_CHALLENGE_
Output the lines that follow exactly as they are.

_SOURCE DATA_

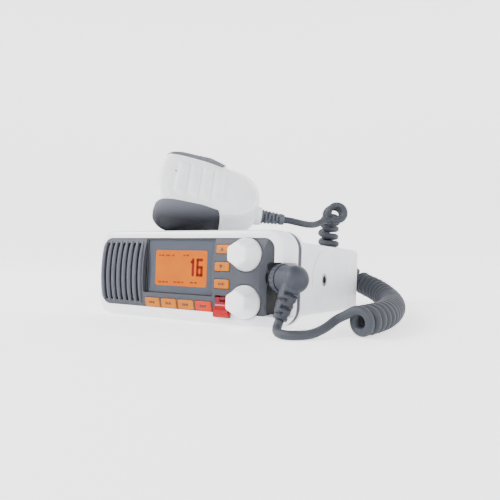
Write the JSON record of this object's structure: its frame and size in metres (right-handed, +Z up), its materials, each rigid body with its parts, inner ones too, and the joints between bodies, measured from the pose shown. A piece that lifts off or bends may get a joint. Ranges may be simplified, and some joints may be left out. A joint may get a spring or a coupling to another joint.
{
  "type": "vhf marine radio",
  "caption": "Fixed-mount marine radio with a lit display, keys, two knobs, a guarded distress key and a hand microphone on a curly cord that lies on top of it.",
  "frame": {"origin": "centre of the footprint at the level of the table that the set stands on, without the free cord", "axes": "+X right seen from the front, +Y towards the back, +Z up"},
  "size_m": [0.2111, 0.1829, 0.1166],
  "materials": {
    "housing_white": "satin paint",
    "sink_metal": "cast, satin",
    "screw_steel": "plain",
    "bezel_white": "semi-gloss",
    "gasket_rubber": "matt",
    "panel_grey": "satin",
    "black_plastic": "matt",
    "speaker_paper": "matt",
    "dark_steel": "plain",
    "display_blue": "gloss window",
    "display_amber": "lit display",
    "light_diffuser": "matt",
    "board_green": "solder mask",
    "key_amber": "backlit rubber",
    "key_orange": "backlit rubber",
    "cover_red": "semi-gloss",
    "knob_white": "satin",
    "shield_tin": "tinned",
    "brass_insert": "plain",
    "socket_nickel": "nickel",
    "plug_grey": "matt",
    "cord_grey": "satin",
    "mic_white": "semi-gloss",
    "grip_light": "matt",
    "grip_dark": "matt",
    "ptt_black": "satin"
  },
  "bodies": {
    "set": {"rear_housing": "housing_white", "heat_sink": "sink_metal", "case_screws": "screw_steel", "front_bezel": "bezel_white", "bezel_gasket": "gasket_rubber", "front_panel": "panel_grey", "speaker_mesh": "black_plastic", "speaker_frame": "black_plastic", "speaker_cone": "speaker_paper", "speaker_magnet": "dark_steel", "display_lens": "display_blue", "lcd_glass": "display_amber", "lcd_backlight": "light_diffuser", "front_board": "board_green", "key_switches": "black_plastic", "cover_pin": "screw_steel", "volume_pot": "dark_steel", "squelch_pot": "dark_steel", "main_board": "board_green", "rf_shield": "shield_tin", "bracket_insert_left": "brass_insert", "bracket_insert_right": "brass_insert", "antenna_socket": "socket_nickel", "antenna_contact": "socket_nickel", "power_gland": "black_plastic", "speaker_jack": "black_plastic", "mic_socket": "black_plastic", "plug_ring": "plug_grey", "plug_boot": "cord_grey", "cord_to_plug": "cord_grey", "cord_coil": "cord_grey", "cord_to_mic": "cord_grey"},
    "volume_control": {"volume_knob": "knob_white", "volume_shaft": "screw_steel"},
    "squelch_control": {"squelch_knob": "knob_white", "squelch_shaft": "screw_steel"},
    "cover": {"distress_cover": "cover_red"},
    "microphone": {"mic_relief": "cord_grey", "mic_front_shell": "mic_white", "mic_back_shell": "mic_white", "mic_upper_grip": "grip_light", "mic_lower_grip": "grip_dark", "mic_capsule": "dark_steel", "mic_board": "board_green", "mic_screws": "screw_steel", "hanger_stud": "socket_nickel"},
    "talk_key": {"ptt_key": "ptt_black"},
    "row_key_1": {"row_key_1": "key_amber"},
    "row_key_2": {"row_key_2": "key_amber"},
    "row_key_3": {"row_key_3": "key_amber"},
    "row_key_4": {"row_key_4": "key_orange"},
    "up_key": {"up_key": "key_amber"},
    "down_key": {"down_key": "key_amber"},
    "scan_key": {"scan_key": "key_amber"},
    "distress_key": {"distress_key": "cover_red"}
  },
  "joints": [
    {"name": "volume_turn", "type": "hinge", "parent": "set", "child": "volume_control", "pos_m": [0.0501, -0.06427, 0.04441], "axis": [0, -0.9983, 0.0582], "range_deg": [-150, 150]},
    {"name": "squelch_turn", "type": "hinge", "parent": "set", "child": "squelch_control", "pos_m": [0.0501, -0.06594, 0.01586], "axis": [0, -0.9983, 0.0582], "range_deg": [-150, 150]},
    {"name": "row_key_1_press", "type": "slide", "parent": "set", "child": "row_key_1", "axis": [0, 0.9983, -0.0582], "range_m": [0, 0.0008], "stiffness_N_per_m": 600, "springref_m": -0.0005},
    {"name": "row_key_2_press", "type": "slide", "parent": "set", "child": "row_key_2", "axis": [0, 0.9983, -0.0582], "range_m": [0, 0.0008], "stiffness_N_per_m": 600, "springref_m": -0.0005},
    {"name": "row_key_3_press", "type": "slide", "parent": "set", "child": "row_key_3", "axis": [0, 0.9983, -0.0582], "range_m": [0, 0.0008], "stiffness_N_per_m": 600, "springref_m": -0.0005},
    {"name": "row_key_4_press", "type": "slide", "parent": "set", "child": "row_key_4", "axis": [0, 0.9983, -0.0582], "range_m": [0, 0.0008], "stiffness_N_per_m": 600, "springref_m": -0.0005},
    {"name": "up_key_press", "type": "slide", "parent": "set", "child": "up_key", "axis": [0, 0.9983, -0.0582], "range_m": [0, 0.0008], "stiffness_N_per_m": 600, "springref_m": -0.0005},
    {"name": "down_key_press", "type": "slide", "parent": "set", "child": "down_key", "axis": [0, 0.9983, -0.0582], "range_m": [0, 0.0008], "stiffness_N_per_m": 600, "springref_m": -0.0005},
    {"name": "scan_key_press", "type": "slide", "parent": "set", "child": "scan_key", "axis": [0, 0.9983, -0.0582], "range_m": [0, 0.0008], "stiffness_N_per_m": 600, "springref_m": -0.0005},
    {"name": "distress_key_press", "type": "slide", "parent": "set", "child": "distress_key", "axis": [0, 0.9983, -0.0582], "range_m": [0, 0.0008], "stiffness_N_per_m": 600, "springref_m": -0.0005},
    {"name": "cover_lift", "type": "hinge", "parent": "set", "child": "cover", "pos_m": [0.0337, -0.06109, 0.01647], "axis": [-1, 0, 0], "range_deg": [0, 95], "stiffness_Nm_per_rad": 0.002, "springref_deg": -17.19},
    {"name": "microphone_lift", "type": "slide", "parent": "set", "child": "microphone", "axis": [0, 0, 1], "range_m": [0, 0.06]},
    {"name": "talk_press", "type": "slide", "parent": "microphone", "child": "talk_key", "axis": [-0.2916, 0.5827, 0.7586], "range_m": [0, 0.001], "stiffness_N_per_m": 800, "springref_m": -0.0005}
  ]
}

_COMPLETED TASK_
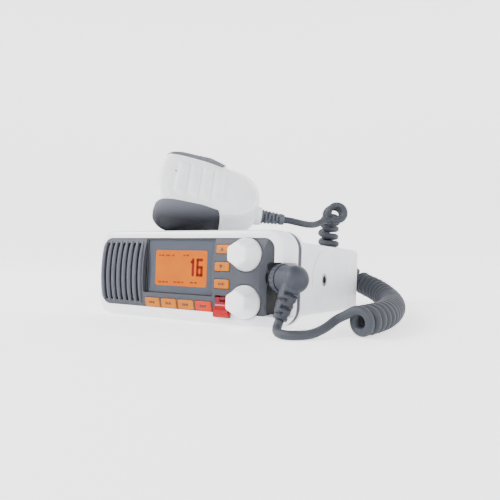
Write the JSON record of this object's structure: its frame and size in metres (right-handed, +Z up), its materials, each rigid body with its parts, inner ones too, and the joints between bodies, measured from the pose shown. A piece that lifts off or bends may get a joint. Ranges may be simplified, and some joints may be left out. A joint may get a spring or a coupling to another joint.
{
  "type": "vhf marine radio",
  "caption": "Fixed-mount marine radio with a lit display, keys, two knobs, a guarded distress key and a hand microphone on a curly cord that lies on top of it.",
  "frame": {"origin": "centre of the footprint at the level of the table that the set stands on, without the free cord", "axes": "+X right seen from the front, +Y towards the back, +Z up"},
  "size_m": [0.2111, 0.1829, 0.1166],
  "materials": {
    "housing_white": "satin paint",
    "sink_metal": "cast, satin",
    "screw_steel": "plain",
    "bezel_white": "semi-gloss",
    "gasket_rubber": "matt",
    "panel_grey": "satin",
    "black_plastic": "matt",
    "speaker_paper": "matt",
    "dark_steel": "plain",
    "display_blue": "gloss window",
    "display_amber": "lit display",
    "light_diffuser": "matt",
    "board_green": "solder mask",
    "key_amber": "backlit rubber",
    "key_orange": "backlit rubber",
    "cover_red": "semi-gloss",
    "knob_white": "satin",
    "shield_tin": "tinned",
    "brass_insert": "plain",
    "socket_nickel": "nickel",
    "plug_grey": "matt",
    "cord_grey": "satin",
    "mic_white": "semi-gloss",
    "grip_light": "matt",
    "grip_dark": "matt",
    "ptt_black": "satin"
  },
  "bodies": {
    "set": {"rear_housing": "housing_white", "heat_sink": "sink_metal", "case_screws": "screw_steel", "front_bezel": "bezel_white", "bezel_gasket": "gasket_rubber", "front_panel": "panel_grey", "speaker_mesh": "black_plastic", "speaker_frame": "black_plastic", "speaker_cone": "speaker_paper", "speaker_magnet": "dark_steel", "display_lens": "display_blue", "lcd_glass": "display_amber", "lcd_backlight": "light_diffuser", "front_board": "board_green", "key_switches": "black_plastic", "cover_pin": "screw_steel", "volume_pot": "dark_steel", "squelch_pot": "dark_steel", "main_board": "board_green", "rf_shield": "shield_tin", "bracket_insert_left": "brass_insert", "bracket_insert_right": "brass_insert", "antenna_socket": "socket_nickel", "antenna_contact": "socket_nickel", "power_gland": "black_plastic", "speaker_jack": "black_plastic", "mic_socket": "black_plastic", "plug_ring": "plug_grey", "plug_boot": "cord_grey", "cord_to_plug": "cord_grey", "cord_coil": "cord_grey", "cord_to_mic": "cord_grey"},
    "volume_control": {"volume_knob": "knob_white", "volume_shaft": "screw_steel"},
    "squelch_control": {"squelch_knob": "knob_white", "squelch_shaft": "screw_steel"},
    "cover": {"distress_cover": "cover_red"},
    "microphone": {"mic_relief": "cord_grey", "mic_front_shell": "mic_white", "mic_back_shell": "mic_white", "mic_upper_grip": "grip_light", "mic_lower_grip": "grip_dark", "mic_capsule": "dark_steel", "mic_board": "board_green", "mic_screws": "screw_steel", "hanger_stud": "socket_nickel"},
    "talk_key": {"ptt_key": "ptt_black"},
    "row_key_1": {"row_key_1": "key_amber"},
    "row_key_2": {"row_key_2": "key_amber"},
    "row_key_3": {"row_key_3": "key_amber"},
    "row_key_4": {"row_key_4": "key_orange"},
    "up_key": {"up_key": "key_amber"},
    "down_key": {"down_key": "key_amber"},
    "scan_key": {"scan_key": "key_amber"},
    "distress_key": {"distress_key": "cover_red"}
  },
  "joints": [
    {"name": "volume_turn", "type": "hinge", "parent": "set", "child": "volume_control", "pos_m": [0.0501, -0.06427, 0.04441], "axis": [0, -0.9983, 0.0582], "range_deg": [-150, 150]},
    {"name": "squelch_turn", "type": "hinge", "parent": "set", "child": "squelch_control", "pos_m": [0.0501, -0.06594, 0.01586], "axis": [0, -0.9983, 0.0582], "range_deg": [-150, 150]},
    {"name": "row_key_1_press", "type": "slide", "parent": "set", "child": "row_key_1", "axis": [0, 0.9983, -0.0582], "range_m": [0, 0.0008], "stiffness_N_per_m": 600, "springref_m": -0.0005},
    {"name": "row_key_2_press", "type": "slide", "parent": "set", "child": "row_key_2", "axis": [0, 0.9983, -0.0582], "range_m": [0, 0.0008], "stiffness_N_per_m": 600, "springref_m": -0.0005},
    {"name": "row_key_3_press", "type": "slide", "parent": "set", "child": "row_key_3", "axis": [0, 0.9983, -0.0582], "range_m": [0, 0.0008], "stiffness_N_per_m": 600, "springref_m": -0.0005},
    {"name": "row_key_4_press", "type": "slide", "parent": "set", "child": "row_key_4", "axis": [0, 0.9983, -0.0582], "range_m": [0, 0.0008], "stiffness_N_per_m": 600, "springref_m": -0.0005},
    {"name": "up_key_press", "type": "slide", "parent": "set", "child": "up_key", "axis": [0, 0.9983, -0.0582], "range_m": [0, 0.0008], "stiffness_N_per_m": 600, "springref_m": -0.0005},
    {"name": "down_key_press", "type": "slide", "parent": "set", "child": "down_key", "axis": [0, 0.9983, -0.0582], "range_m": [0, 0.0008], "stiffness_N_per_m": 600, "springref_m": -0.0005},
    {"name": "scan_key_press", "type": "slide", "parent": "set", "child": "scan_key", "axis": [0, 0.9983, -0.0582], "range_m": [0, 0.0008], "stiffness_N_per_m": 600, "springref_m": -0.0005},
    {"name": "distress_key_press", "type": "slide", "parent": "set", "child": "distress_key", "axis": [0, 0.9983, -0.0582], "range_m": [0, 0.0008], "stiffness_N_per_m": 600, "springref_m": -0.0005},
    {"name": "cover_lift", "type": "hinge", "parent": "set", "child": "cover", "pos_m": [0.0337, -0.06109, 0.01647], "axis": [-1, 0, 0], "range_deg": [0, 95], "stiffness_Nm_per_rad": 0.002, "springref_deg": -17.19},
    {"name": "microphone_lift", "type": "slide", "parent": "set", "child": "microphone", "axis": [0, 0, 1], "range_m": [0, 0.06]},
    {"name": "talk_press", "type": "slide", "parent": "microphone", "child": "talk_key", "axis": [-0.2916, 0.5827, 0.7586], "range_m": [0, 0.001], "stiffness_N_per_m": 800, "springref_m": -0.0005}
  ]
}